Im just sitting here at work (again) wondering why I like rollercoasters so much. I love the thrill of going really fast and spinning and flippin upside down. Then comin to a complete stop. Maybe it's an adrenaline rush or maybe it's just the feeling of being free and scared at the same time. I guess its all of the above. Well anyway, rollercoaster are fun but today im on one that is..well..not so fun. Lately i have been riding this one alot and I can't seem to get off. It's like Im stuck to my seat and the ride keeps going and I am getting sick. What the heck am I talkin about? Well i am talkin about my emotions...and the rollercoaster they have me on. I thought I had them all in check but 2 weeks ago I got on the rollercoaster and now I can't seem to get off. Its nerve racking and frustrating all at the same time. Up, down, upside-down, side-ways..that's the way my emotions are right now. And all at a high speed! I should talk to someone, right? Well I am and its partly why I am on this thing. They are sitting right beside me!
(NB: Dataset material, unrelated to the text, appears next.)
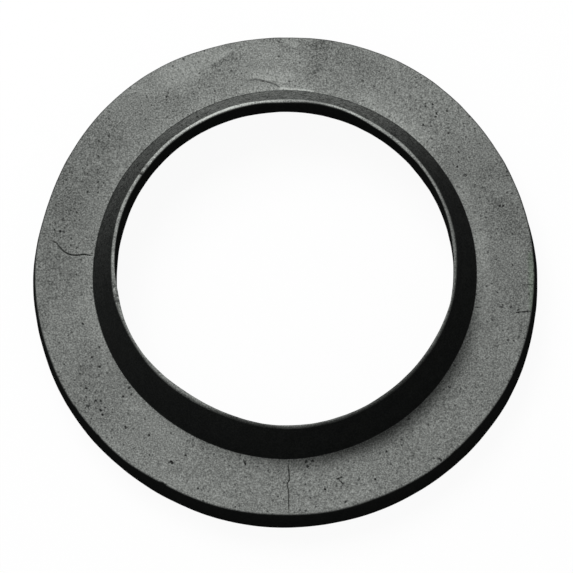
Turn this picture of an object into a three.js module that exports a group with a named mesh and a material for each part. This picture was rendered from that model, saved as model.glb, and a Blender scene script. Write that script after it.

I hope they don't get off cause I really need someone to hold on to. What's the sad part is that I like being around this person but this ride might be too much for them and I am scared to death that when the ride pauses they are gonna jump off and never look back. I gotta stop this coaster before it goes right off the track......

Thursday, January 4, 2007

I wish...

Sometimes I wish people would take what I say at face value.....because if they could look into my eyes, they would realize that it's coming from my heart...

Here Goes...

Well I have decided to start a blog. I actually found this place through another friend and I wanted to start a journal but I think a blog is better. First off I want to say Happy New year to everyone. I will try to write on here at least twice a week. Just to let people know what's goin on inside my head...pretty scary! HA! I may write in here once or twice a day if I feel like it. Right now Im at work...bored to death. So I decided to start a blog, right now, right this minute. This New Year is bringing some challenges....First off, I am gonna lose some weight. I know we've all heard that before but I am gonna stick to it this time. I even have some motivation! More about THAT later. Anyway, I have already started so that's good. I wanna stick to it. I started last year but got discouraged and stopped and promptly gained it ALL back and then some! So here I am starting again this year and God-willing I will reach my goal. I will keep everyone posted. This year is also bringing me some new things to think about. What do I really want? The same friend who showed me this site got me thinking about that. I'm on a quest to find out! He's forcing me to look deep inside myself and sometimes what I see, I don't like but with God's help I know I will get through. In case you haven't guessed, I am a christian. I am, by no means, perfect. I do have my issues! I have my struggles and sometimes they can be mad overwhelming. Anyway, I am learning that I have to work through them and not just push in the back of my mind like I always do. Well, that's all for now. Just keep a look out. These blogs will just be....ME.